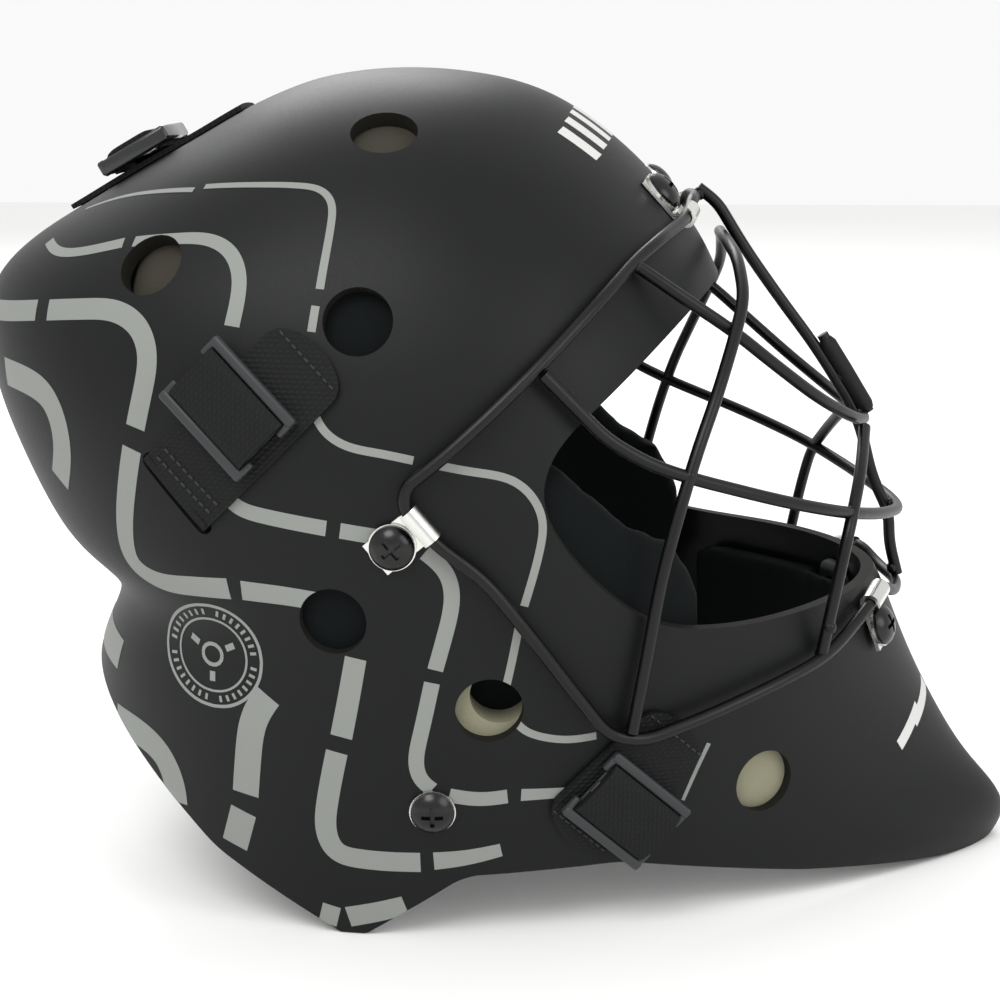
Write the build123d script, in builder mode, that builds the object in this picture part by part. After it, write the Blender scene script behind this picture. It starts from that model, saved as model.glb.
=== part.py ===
"""Goalkeeper's mask: moulded shell, padded liner, welded wire cage, clips, straps and sliders.

Frame: +X faces forward, +Y is the wearer's left, +Z is up. The origin lies under the middle of
the mask, on the surface that its two jaw wings and its chin stand on. Millimetres.
"""
import math
import os

from build123d import *

os.makedirs("parts", exist_ok=True)

# Driving dimensions of the shell
half_length = 168.0  # from the middle of the mask to its chin tip, and to its back
half_width = 111.0  # at ear level
height = 257.0
ear_level = 140.0
floor_half_width = 94.0
wall = 4.5
dome_power = 2.1
flare_power = 1.6

# Driving dimensions of the cage, clips, straps and sliders
wire_diameter = 3.8
strap_width = 27.0
strap_thickness = 1.6
strap_gap = 0.4
slider_length = 25.0
slider_width = 34.0
slider_bar = 4.5
slider_thickness = 3.0
vent_radius = 10.0
liner_gap = 0.6
liner_thickness = 11.0
screw_head_radius = 6.5
screw_head_height = 3.4
screw_shank_radius = 2.5
hole_clearance = 0.25
sides = {"left": 1, "right": -1}

# Horizontal stations of the outer form: height, back, front, widest place, power of the front
# half's outline. A power near 1.4 gives the pointed chin, and 2 an ellipse.
stations = [
    (-8, -137, 160, -20, 1.36),
    (10, -138, 169.6, -20, 1.42),
    (26, -138, 159, -20, 1.50),
    (45, -138, 146, -20, 1.60),
    (62, -137, 137, -20, 1.70),
    (78, -133, 130, -20, 1.80),
    (94, -128, 123, -20, 1.88),
    (108, -141, 114, -21, 1.92),
    (124, -152, 106, -23, 1.94),
    (142, -160, 96, -26, 1.96),
    (160, -166, 86, -29, 2.00),
    (176, -168, 77, -31, 2.10),
    (190, -165.5, 69.5, -33, 2.15),
    (202, -155, 63.5, -34, 2.15),
    (214, -136.5, 55, -34, 2.10),
    (226, -116, 44.5, -34, 2.05),
    (236, -98, 33.5, -33, 2.00),
    (244, -84, 22.5, -32, 2.00),
    (250, -71, 11, -31, 2.00),
    (254, -59, -2, -31, 2.00),
    (256.2, -46, -16, -31, 2.00),
]
rear_power = 2.2
outline_steps = 10


def width_at(level):
    """Half the width of the outer form at a level."""
    if level > ear_level:
        rise = (level - ear_level) / (height - ear_level)
        return half_width * (1 - rise**dome_power) ** (1 / dome_power)
    drop = (ear_level - level) / ear_level
    return half_width - (half_width - floor_half_width) * drop**flare_power


def draw_stations(growth):
    """Every station as a sketch. Growth moves the form outwards, or inwards if negative."""
    stretch_x = 1 + growth / half_length
    stretch_y = 1 + growth / half_width
    stretch_z = 1 + growth / height
    sketches = []
    for level, back, front, widest, power in stations:
        points = []
        for step in range(-outline_steps, outline_steps):
            turn = math.pi * (step + 0.5) / outline_steps
            ahead = math.cos(turn) > 0
            reach = front - widest if ahead else widest - back
            bulge = power if ahead else rear_power
            along = math.copysign(abs(math.cos(turn)) ** (2 / bulge), math.cos(turn))
            across = math.copysign(abs(math.sin(turn)) ** (2 / bulge), turn)
            x = (widest + reach * along) * stretch_x
            points.append((x, width_at(level) * across * stretch_y))
        with BuildSketch(Plane.XY.offset(level * stretch_z)) as outline:
            with BuildLine():
                Spline(points, periodic=True)
            make_face()
        sketches.append(outline.sketch)
    return sketches


def station_values(level):
    """Back, front, widest place and front power at any level, between the stations."""
    for low, high in zip(stations, stations[1:]):
        if low[0] <= level <= high[0]:
            share = (level - low[0]) / (high[0] - low[0])
            return [a + (b - a) * share for a, b in zip(low[1:], high[1:])]
    return list(stations[-1][1:])


def side_reach(x, level):
    """How far the outer form reaches sideways at a place seen from the side."""
    back, front, widest, power = station_values(level)
    if x > widest:
        share = min((x - widest) / (front - widest), 0.999)
        return width_at(level) * (1 - share**power) ** (1 / power)
    share = min((widest - x) / (widest - back), 0.999)
    return width_at(level) * (1 - share**rear_power) ** (1 / rear_power)


def seat(x, level, side, lift=0.0, heading=0.0):
    """A plane on the shell: its z points out of the wall, its x along a heading seen from the side."""
    probe = 3.0
    slope_x = (side_reach(x + probe, level) - side_reach(x - probe, level)) / (2 * probe)
    slope_z = (side_reach(x, level + probe) - side_reach(x, level - probe)) / (2 * probe)
    outward = Vector(-slope_x, side, -slope_z).normalized()
    run = Vector(math.cos(math.radians(heading)), 0, math.sin(math.radians(heading)))
    forward = (run - outward * run.dot(outward)).normalized()
    spot = Vector(x, side * side_reach(x, level), level) + outward * lift
    return Plane(origin=spot, x_dir=forward, z_dir=outward)


def finish(part, label):
    part.label = label
    export_step(part, f"parts/{label}.step")


def profile_plane(plane):
    """The plane through a seat that holds its heading and its outward direction."""
    return Plane(origin=plane.origin, x_dir=plane.x_dir, z_dir=-plane.y_dir)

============

### Instruction:
Quote the listing word for word from its first line through the line in which "flare_power = 1.6" appears.

### Output for this task:
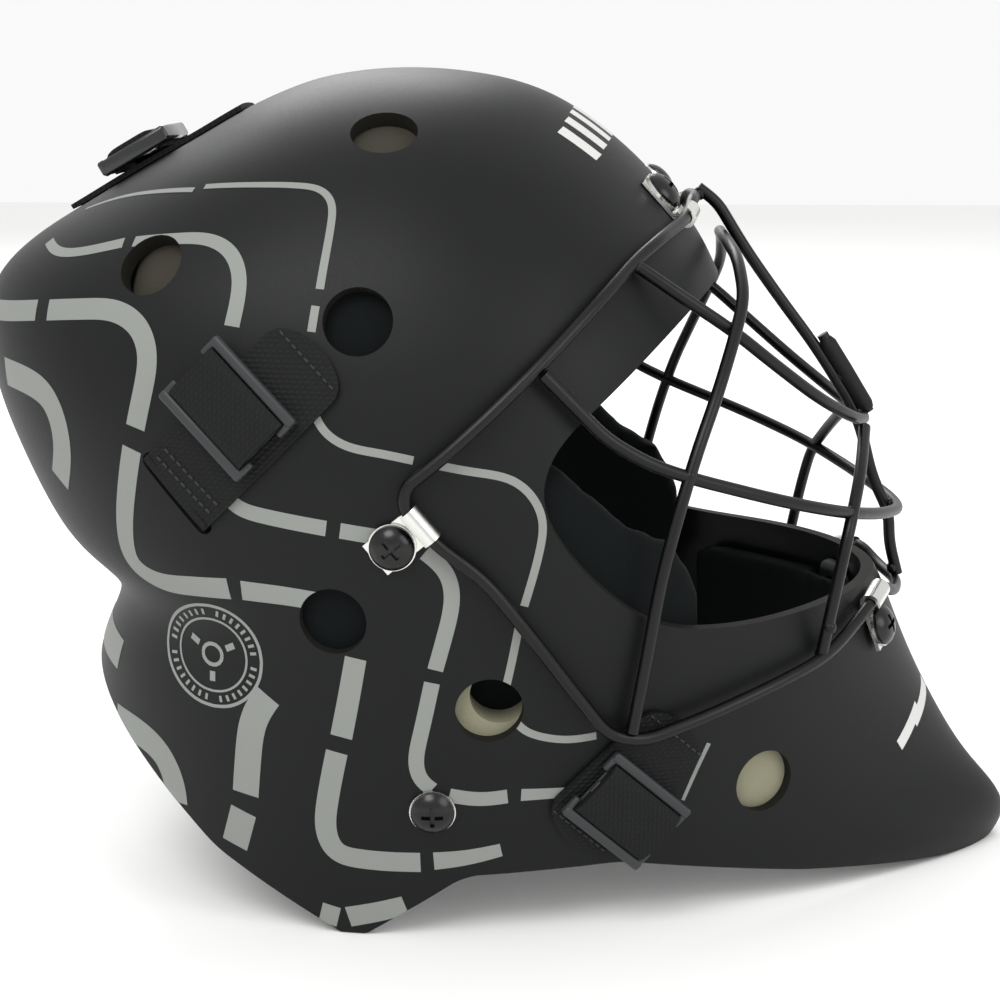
Write the build123d script, in builder mode, that builds the object in this picture part by part. After it, write the Blender scene script behind this picture. It starts from that model, saved as model.glb.
=== part.py ===
"""Goalkeeper's mask: moulded shell, padded liner, welded wire cage, clips, straps and sliders.

Frame: +X faces forward, +Y is the wearer's left, +Z is up. The origin lies under the middle of
the mask, on the surface that its two jaw wings and its chin stand on. Millimetres.
"""
import math
import os

from build123d import *

os.makedirs("parts", exist_ok=True)

# Driving dimensions of the shell
half_length = 168.0  # from the middle of the mask to its chin tip, and to its back
half_width = 111.0  # at ear level
height = 257.0
ear_level = 140.0
floor_half_width = 94.0
wall = 4.5
dome_power = 2.1
flare_power = 1.6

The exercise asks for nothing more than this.